Ghoste, the shaman, asked us to visit him in his tipi that night. We were all exhuasted from two ten-hour days in the saddle (it had taken that long to make the ascent), but Rowan seemed to love being in Ghoste's tipi. The shaman, who was perhaps 70 years old, and still fit and lean, with a face crossed by weather, experience, and humour, took dried herbs and singed them on the stove that sat in the middle of the tipi. He then began to brush Rowan with them, as if feeling him out. As he did so, Kristin (who held Rowan in her arms) leaned over to me and whispered, "Can you feel it?"
"No," I answered. "What?"
"It's like pins and needles. Really, string pins and needles."
I couldn't feel a thing, but then Kristin was the one holding Rowan. Could he feel it, too? He did seem strangely calm.
That night, after dismissing us, Ghoste said he had to take a night to commune with the spirits to see what he could do for Rowan. Specifically, he needed to take a spirit journey to talk to Betsy's spirit, as she — he felt — was still Rowan's principal protector and guide.
OK, we said — not really knowing what else to say, and off we went to our tent to sleep. Rowan slept 14 hours that night — unheard of for him, usually so hyperactive.
The follwoing day was peaceful — Rowan playing with the baby reindeer, riding reindeer, playing with Tomoo. We waited to hear from Ghoste what he thought could be done. Finally, at 9pm, with the sky still light, the latitude being so northern, we were ushered into his tipi once more.
The ceremony was so low key, so gentle, compared to the high drama of the ceremony outside Ulanbataar.
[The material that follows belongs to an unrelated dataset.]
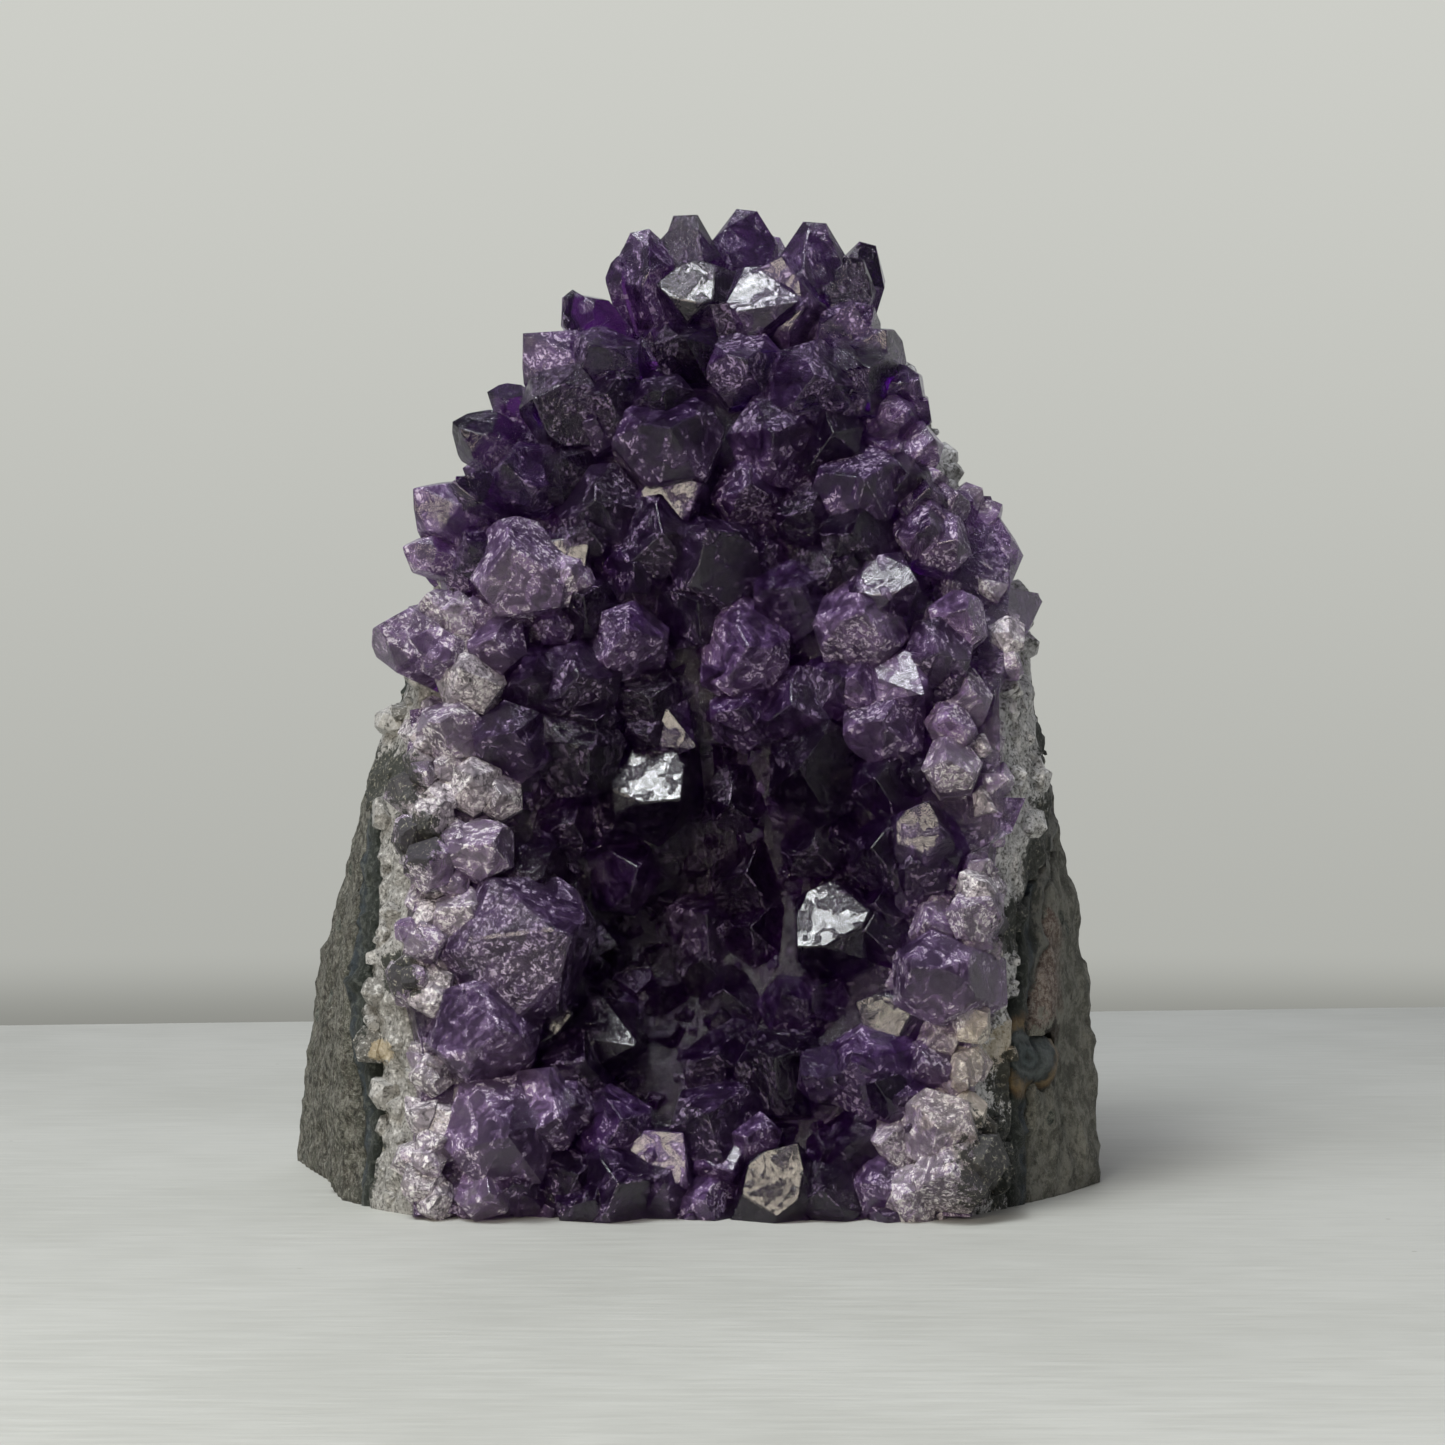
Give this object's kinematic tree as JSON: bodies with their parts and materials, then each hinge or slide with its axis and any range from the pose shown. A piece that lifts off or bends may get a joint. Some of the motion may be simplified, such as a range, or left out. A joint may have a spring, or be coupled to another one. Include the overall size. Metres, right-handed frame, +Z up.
{
  "type": "cut base amethyst cluster",
  "caption": "Upright wedge of geode wall sawn flat underneath, with purple crystals over white quartz, thin green agate and grey basalt.",
  "frame": {"origin": "centre of the bounding box in plan, on the sawn base", "axes": "+Z up from the sawn base to the crown, -Y out of the crystal-covered front, +Y into the basalt back, +X to the right seen from the front"},
  "size_m": [0.1016, 0.0736, 0.1198],
  "materials": {
    "basalt": "rough, dull grey-brown with dark pits",
    "agate": "waxy blue-grey and dark green bands",
    "quartz": "granular, translucent white with cream stains",
    "amethyst": "glossy crystal faces, deep purple to pale lilac"
  },
  "bodies": {
    "root": {"basalt_matrix": "basalt", "agate_band": "agate", "quartz_layer": "quartz", "amethyst_crystals": "amethyst"}
  },
  "joints": []
}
Rowan loved being in the tipi, crawling around saying, "I'm a baby elephant!" and, "There's an eagle, a hawk in the house!" when he looked up at Ghoste, standing in the half-light, drumming, the feathered headdress hiding his face, prayers up to the Lords of the Mountain.
And then, quietly, without fuss, it was done. "Go sleep now," said Ghoste, doffing his shaman's coat and sitting down to light a casual cigarette. "There's too much spirit activity here right now. Go back to your side of the river. Tomorrow before you go, I'll come and say goodbye."
Rowan burst into tears at having to leave Ghoste's tipi. Real tears of loss. Heartbreak, even.
Next morning, Ghoste came as promised to say goodbye and worked on Rowan a third time, running his fingers lightly over his spine and skull, up and down, as if pulling something, or things, out.
Finally, when he was done, Ghoste said something that surprised even me, with all my years of having worked with Bushman healers in Southern Africa. He said that Rowan would get gradually less and less autistic 'til the age of nine. But he also said that the stuff that really drove us crazy, the incontinence, the tantrums: these would start to leave now, like today.
I was guarding my heart. I didn't want to allow myself to be disappointed.
But as we rode away and down the mountain, just as Ghoste had said — that, indeed, was when everything began to change.